PASCO, Washington — Presidential candidate Rick Santorum said he visited Pasco on Thursday because that is where he knew he would reach Republican voters.
"There are a lot of votes here in the Tri-Cities we think we can get for the caucuses," he told the Herald. "Just this crowd and every one of them voting can swing this."
Benton County Republican Chairman Patrick McBurney estimated about 700 people turned out to see the former Pennsylvania senator talk about his campaign.
Santorum delivered a message that although he is an underdog in the race for the GOP nomination, he still believes he can win.
"Everybody is focused on Super Tuesday," he said. "We can put this race on a whole other plane if Washington speaks conservatively on Saturday."
Washington's Republican caucuses Saturday represent the last contest before Super Tuesday, when delegates in 10 states will be up for grabs.
Santorum is seeking the Republican nomination for president in a campaign field that also includes former Massachusetts Gov. Mitt Romney, former Speaker of the House Newt Gingrich and Texas Congressman Ron Paul.
Romney was the early frontrunner for the GOP nomination after strong showings in New Hampshire, Florida and Nevada, but Santorum seized the momentum with wins in Missouri, Minnesota and Colorado.
Romney regained the lead Tuesday with wins in Arizona and Michigan, his birth state.
But although Romney won the popular vote in Michigan, he and Santorum ended up evenly splitting the state's delegates, leading Santorum to describe the night as a victory for his campaign, The Associated Press reported.
After the Michigan Republican Party took a delegate away from Santorum and gave it to Romney, Santorum on Thursday cried foul and claimed the party changed the rules to favor Romney.
He described Michigan Republicans as a "good old boy network" who were embarrassed when they failed to deliver a majority of delegates to native son Romney.
"You might expect that from a banana republic, not the United States of America," he said. "You wouldn't expect that from a conservative."
He said true conservatives play by the rules.
"Since Gov. Romney is new to being a conservative, maybe he didn't understand that," Santorum said. "This is what we're up against -- the old boy network. I've been up against them before."
Santorum touted his record of defeating Democrats in Pennsylvania when he ran for the U.S. House of Representatives and later the Senate, and said that makes him the best candidate to defeat President Obama in November.
"It was a tough state in Pennsylvania -- not as tough as Washington," he said. "I beat Democrat after Democrat."
But he omitted that he lost his Senate seat in the 2006 general election to Democrat Bob Casey by 19 percentage points.
Santorum described himself as the true conservative in the race, and said it is only when the GOP nominates a conservative that it wins.
He cited failed presidential bids by Gerald Ford in 1976, George H.W. Bush in 1992, Bob Dole in 1996 and John McCain in 2008 as examples of Republicans who lost when they ran as moderates.
"You folks in Washington state have the opportunity to say you want a conservative nominee for the Republican party this fall," he said. "We want a conservative nominee because that's our best chance of winning."

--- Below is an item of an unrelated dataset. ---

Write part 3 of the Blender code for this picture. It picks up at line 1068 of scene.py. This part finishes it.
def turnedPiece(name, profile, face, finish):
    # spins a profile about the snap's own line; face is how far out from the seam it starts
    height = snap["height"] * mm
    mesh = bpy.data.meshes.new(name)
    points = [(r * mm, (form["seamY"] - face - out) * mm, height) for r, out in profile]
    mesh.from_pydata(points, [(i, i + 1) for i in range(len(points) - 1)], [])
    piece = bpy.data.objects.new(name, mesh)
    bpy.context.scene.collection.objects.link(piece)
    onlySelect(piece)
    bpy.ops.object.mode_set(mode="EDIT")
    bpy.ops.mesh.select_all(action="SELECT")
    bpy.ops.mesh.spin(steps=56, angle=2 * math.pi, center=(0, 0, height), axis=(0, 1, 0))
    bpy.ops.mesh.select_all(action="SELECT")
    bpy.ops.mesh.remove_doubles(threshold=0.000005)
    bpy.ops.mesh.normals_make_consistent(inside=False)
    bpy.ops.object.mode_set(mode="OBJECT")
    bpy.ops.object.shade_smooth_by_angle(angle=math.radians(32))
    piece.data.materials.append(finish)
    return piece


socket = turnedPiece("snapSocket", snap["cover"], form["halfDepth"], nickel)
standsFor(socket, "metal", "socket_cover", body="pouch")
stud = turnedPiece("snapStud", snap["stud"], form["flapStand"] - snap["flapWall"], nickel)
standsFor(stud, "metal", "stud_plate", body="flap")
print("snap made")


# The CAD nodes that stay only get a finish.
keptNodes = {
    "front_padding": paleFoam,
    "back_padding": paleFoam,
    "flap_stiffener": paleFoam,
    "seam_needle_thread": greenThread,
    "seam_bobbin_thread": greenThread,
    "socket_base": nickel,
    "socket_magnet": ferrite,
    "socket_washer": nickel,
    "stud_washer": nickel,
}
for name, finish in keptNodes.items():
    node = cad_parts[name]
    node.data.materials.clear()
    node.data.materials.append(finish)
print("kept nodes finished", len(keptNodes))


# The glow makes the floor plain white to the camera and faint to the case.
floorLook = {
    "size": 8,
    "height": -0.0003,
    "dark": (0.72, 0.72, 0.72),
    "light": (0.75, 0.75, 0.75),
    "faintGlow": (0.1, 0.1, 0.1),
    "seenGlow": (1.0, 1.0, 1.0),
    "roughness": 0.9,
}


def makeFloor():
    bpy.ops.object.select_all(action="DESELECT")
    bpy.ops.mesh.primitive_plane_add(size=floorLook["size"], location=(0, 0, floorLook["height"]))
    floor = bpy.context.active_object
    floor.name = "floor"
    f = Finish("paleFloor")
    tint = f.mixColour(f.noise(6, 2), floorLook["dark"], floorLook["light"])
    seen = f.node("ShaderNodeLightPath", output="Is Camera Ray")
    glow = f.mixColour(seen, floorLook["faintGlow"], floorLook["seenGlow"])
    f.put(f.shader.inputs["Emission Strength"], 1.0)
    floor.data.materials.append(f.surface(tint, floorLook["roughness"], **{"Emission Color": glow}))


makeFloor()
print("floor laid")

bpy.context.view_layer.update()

If elected, Santorum said he would support construction of the Keystone oil pipeline and the practice of hydraulic fracturing to extract natural gas.
On social issues, he repeated oft-stated positions against abortion and same-sex marriage.

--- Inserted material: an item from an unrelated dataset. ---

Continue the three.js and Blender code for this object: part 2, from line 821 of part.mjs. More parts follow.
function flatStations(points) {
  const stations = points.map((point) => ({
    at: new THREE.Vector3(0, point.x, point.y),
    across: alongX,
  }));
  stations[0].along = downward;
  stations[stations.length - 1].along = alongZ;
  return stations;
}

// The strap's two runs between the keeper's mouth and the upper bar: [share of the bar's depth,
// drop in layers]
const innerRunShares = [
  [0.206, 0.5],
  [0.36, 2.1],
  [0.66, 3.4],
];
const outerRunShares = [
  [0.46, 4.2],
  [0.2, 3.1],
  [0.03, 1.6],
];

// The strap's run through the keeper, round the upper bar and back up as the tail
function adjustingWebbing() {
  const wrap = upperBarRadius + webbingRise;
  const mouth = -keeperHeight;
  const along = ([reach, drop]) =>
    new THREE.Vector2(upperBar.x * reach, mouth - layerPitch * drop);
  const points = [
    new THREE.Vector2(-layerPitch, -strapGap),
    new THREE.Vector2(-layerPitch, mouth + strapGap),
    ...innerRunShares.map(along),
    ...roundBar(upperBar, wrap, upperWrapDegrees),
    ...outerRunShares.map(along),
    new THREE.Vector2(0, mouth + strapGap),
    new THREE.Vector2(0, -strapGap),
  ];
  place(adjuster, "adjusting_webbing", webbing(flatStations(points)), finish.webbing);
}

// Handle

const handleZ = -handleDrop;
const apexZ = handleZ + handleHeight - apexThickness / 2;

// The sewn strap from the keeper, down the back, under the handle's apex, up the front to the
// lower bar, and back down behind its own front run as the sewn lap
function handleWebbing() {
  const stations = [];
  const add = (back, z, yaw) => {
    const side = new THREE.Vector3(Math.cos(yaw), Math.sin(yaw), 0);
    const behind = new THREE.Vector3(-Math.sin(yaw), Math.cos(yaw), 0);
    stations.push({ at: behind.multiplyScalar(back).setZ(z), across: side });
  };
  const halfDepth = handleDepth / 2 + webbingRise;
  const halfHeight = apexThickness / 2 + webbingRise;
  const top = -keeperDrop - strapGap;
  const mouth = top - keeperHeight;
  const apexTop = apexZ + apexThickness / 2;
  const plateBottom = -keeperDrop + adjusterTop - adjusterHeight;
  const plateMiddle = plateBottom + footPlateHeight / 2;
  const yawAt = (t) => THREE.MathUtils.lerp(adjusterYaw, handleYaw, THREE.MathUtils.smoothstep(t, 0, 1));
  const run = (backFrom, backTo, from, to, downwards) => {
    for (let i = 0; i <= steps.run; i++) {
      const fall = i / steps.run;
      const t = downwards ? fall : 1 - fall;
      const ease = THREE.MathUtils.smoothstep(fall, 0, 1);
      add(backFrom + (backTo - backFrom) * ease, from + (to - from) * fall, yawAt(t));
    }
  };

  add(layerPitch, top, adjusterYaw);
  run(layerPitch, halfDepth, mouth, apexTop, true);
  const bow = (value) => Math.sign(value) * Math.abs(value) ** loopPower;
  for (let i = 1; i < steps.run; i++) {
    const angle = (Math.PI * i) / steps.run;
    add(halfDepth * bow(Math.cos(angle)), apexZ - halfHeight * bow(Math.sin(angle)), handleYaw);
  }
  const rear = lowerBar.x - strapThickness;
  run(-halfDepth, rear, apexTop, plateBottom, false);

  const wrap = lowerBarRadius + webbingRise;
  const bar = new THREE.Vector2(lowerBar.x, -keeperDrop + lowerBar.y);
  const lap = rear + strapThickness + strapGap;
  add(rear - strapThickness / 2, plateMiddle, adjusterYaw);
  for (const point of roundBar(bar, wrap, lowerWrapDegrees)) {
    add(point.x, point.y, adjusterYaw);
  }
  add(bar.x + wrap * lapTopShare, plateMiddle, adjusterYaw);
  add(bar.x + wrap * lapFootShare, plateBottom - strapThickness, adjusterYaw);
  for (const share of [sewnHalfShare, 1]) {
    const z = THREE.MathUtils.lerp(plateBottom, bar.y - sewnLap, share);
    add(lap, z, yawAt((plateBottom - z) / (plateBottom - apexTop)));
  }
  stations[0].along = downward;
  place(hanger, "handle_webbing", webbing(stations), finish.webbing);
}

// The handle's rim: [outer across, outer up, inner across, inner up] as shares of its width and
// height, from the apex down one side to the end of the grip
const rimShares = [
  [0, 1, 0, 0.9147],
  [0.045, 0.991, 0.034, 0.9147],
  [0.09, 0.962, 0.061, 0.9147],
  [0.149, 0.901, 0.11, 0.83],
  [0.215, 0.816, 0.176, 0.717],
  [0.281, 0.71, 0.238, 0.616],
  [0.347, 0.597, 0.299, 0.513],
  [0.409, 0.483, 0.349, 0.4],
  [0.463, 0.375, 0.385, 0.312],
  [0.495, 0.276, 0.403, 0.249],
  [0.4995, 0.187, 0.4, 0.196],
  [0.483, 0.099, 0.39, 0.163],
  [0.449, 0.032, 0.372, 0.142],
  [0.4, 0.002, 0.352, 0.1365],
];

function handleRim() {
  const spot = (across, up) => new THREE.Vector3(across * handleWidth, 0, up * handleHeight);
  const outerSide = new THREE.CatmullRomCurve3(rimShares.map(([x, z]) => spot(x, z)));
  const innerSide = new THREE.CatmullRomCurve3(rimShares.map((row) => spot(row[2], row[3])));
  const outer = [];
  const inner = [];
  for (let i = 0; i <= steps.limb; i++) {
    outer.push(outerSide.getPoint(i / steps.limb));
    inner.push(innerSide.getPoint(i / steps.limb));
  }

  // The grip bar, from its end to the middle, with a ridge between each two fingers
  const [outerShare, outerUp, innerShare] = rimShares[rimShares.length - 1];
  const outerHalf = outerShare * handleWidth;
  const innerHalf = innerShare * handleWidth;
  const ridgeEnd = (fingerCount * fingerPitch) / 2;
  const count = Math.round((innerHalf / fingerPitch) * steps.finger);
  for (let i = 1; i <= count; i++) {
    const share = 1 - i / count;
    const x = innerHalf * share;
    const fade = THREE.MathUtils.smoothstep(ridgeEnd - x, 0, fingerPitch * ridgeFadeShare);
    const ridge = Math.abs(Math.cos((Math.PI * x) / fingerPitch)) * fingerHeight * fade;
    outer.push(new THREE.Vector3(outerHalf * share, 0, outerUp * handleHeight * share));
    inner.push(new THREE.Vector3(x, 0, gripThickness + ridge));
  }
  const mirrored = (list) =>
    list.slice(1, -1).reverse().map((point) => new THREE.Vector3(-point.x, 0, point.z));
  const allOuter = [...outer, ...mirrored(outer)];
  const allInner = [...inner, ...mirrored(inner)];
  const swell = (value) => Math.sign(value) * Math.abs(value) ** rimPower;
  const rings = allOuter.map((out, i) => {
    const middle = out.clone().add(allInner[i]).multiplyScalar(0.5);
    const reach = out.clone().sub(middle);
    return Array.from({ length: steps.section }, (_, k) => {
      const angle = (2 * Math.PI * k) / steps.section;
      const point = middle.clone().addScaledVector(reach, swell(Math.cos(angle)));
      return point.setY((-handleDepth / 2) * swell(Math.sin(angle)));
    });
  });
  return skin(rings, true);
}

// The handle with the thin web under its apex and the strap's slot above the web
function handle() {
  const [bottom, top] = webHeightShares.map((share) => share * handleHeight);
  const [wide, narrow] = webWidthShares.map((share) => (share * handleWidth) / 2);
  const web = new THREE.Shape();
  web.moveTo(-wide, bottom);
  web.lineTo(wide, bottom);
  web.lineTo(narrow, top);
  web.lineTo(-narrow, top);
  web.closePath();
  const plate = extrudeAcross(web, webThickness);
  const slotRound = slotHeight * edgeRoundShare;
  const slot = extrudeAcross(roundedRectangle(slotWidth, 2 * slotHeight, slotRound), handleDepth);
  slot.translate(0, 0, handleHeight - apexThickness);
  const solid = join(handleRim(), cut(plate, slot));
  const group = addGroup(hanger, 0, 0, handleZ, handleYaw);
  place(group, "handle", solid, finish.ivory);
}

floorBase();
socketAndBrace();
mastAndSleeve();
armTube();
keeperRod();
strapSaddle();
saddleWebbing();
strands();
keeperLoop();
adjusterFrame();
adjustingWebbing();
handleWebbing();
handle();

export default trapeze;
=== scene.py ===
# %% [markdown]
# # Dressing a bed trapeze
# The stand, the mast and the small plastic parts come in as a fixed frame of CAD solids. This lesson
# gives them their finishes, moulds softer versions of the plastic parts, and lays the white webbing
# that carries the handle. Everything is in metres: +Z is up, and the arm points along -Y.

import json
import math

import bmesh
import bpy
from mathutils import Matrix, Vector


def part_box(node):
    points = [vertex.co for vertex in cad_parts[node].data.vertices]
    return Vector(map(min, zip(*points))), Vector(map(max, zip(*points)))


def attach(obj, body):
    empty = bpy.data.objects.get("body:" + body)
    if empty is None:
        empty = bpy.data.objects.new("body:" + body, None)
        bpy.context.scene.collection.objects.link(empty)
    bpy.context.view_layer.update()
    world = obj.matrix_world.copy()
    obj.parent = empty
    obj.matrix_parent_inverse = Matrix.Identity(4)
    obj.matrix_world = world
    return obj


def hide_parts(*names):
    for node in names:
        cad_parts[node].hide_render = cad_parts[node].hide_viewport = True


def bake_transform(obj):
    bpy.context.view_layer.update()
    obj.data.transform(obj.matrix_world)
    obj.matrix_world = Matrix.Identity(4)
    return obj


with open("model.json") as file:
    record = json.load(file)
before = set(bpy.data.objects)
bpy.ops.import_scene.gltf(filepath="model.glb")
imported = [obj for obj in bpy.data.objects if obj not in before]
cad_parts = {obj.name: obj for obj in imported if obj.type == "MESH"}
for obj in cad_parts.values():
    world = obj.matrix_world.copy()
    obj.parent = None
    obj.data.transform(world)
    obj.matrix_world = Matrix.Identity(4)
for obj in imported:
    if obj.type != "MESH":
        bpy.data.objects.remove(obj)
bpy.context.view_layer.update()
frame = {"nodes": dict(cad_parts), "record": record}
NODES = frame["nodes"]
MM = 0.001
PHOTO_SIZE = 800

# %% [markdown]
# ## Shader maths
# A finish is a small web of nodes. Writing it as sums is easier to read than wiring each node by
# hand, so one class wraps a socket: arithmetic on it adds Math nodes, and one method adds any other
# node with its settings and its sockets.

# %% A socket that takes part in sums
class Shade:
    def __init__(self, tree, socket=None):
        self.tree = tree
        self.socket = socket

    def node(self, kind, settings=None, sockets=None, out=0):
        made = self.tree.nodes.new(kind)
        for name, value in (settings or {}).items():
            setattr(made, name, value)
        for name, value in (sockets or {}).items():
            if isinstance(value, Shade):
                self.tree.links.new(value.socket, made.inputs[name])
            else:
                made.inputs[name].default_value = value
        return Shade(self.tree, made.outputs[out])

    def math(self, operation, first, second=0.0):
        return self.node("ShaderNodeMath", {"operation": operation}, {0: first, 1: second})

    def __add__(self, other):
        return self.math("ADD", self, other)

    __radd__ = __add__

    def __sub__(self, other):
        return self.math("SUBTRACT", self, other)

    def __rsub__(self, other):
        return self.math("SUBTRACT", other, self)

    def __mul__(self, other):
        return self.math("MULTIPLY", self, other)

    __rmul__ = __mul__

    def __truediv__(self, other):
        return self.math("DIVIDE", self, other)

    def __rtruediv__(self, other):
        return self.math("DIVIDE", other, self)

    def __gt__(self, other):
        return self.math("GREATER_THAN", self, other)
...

He blasted social welfare programs and the health care reform law passed by Congress and signed by Obama in 2010.
"It is going to do something fundamentally different to this country. We are at an all-time high right now -- this year -- of people relying on government benefits. With Obamacare, if that goes into law, if that is implemented, every single American will be dependent on the federal government for something that is an essential element of your life -- your health," he said.
Santorum compared Obama to a monarch and called for a return to the "God-given rights" in the Constitution and the Declaration of Independence.
"Ladies and gentlemen, we are a great country because we believe in God-given rights," he said. "We believed in the ability to build a great society from the bottom up. And guess what happened? We transformed the world."
Paul and Gingrich also campaigned in the area in the past two weeks. Only Romney failed to make a personal appearance in the Tri-Cities. He sent son Josh Romney on Feb. 21 to meet with about 130 supporters and train them for the caucuses.
Paul's appearance drew about 1,500 people to the Red Lion Hanford House in Richland, while Gingrich drew about 600 supporters.